Notice again that by a euphemism the Hebrews commonly let this punishment be understood. Their usual formula is, “May God do so to me and more also,” without specifying the particular form of punishment that they wish to call down on themselves if they break their oath. They do this out of reverence for an oath, and from the fear that the curse, if openly expressed, may fall upon them in some way, just as among us now-a-days, when any one is enraged and falls to cursing, or calling down on his friend some dreadful disaster, he will by-and-bye add: “God avert this!” “God forbid it!” “God protect us!” Similarly, when it is here said, “The Lord is coming,” or, “May the Lord come,” supply “to judgment,” viz., to inflict everlasting punishment on unbelievers and the enemies of Christ. Anselm says: “If any one love not the Lord Jesus Christ, as His first coming is of no use to him, so neither will His second coming to judgment be.” The explanation of Titelman is the same: “Let him be anathema in the coming of the Lord to judgment.” S. Clement, too, seems to interpret “Maran-atha” in the same way (Ep. 2 in Fine), when, in allusion to this passage, he says: “This, my brother James, have I heard enjoined by the mouth of S. Peter: ‘If any one keep not these precepts entire, let him be anathema till the coming of our Lord Jesus Christ.’ ” What else explains these last words but the “Maran-atha” of SS. Peter and Paul?
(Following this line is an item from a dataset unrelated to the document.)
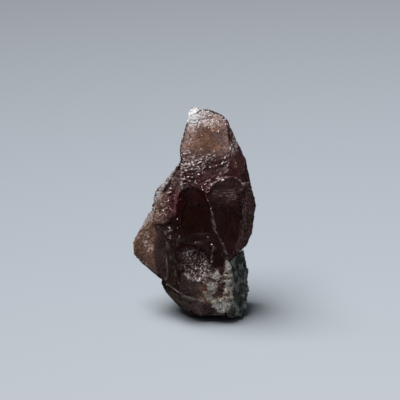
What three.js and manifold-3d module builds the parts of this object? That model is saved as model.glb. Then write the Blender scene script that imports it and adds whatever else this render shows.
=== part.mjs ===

S. Paul refers here to the last verse of the prophecy of Malachi. “lest I come and smite the earth with a curse,” and primarily to the Book of Enoch, quoted by S. Jude in his epistle (vers. 14 and 15): “Behold, the Lord cometh with ten thousand of His saints, to execute judgment upon all, and to convince all that are ungodly,” &c.

Ver. 24.—My love be with you all in Christ Jesus. May the love that I bear you flow back to me and towards each other for Christ’s sake. Amen.